▶ [MATERIAL PROVIDED]:
***

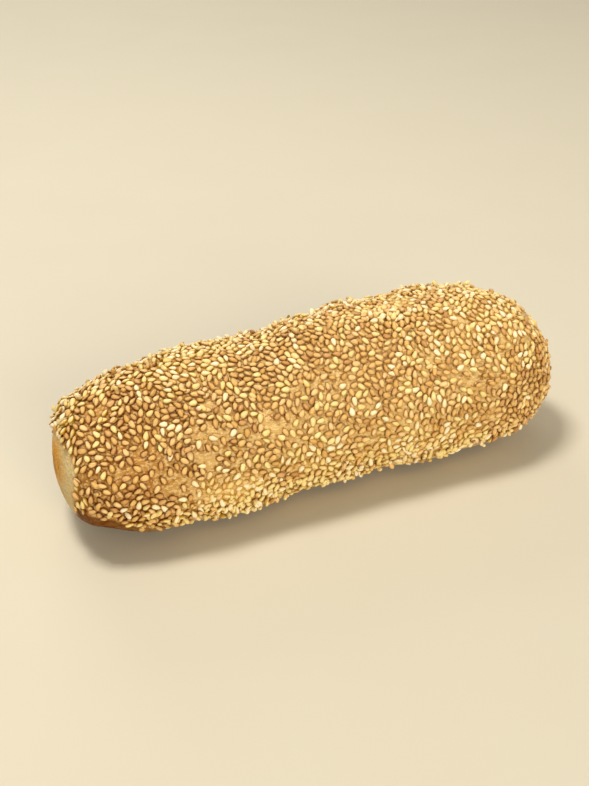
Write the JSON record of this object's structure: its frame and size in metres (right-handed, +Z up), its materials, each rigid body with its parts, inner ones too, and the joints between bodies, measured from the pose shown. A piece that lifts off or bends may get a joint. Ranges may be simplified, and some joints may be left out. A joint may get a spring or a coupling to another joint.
{
  "type": "sesame bread roll",
  "caption": "Long bread roll, blunt and bare at one end and round at the other, coated in sesame seeds, with a flat baked base to rest on.",
  "frame": {"origin": "middle of the bounding box, on the flat base", "axes": "+X along the roll from its blunt bare end to its round end, +Y across it, +Z up"},
  "size_m": [0.1842, 0.0702, 0.0561],
  "materials": {
    "seeded_crust": "matt golden crust under a close coat of pale and toasted sesame seeds"
  },
  "bodies": {
    "root": {"seeded_roll": "seeded_crust"}
  },
  "joints": []
}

***

▶ [EXERCISE GOAL]: What is the number of lines above that contain the string "bodies"? Answer with the number alone.

▶ [WORKED SOLUTION]: 2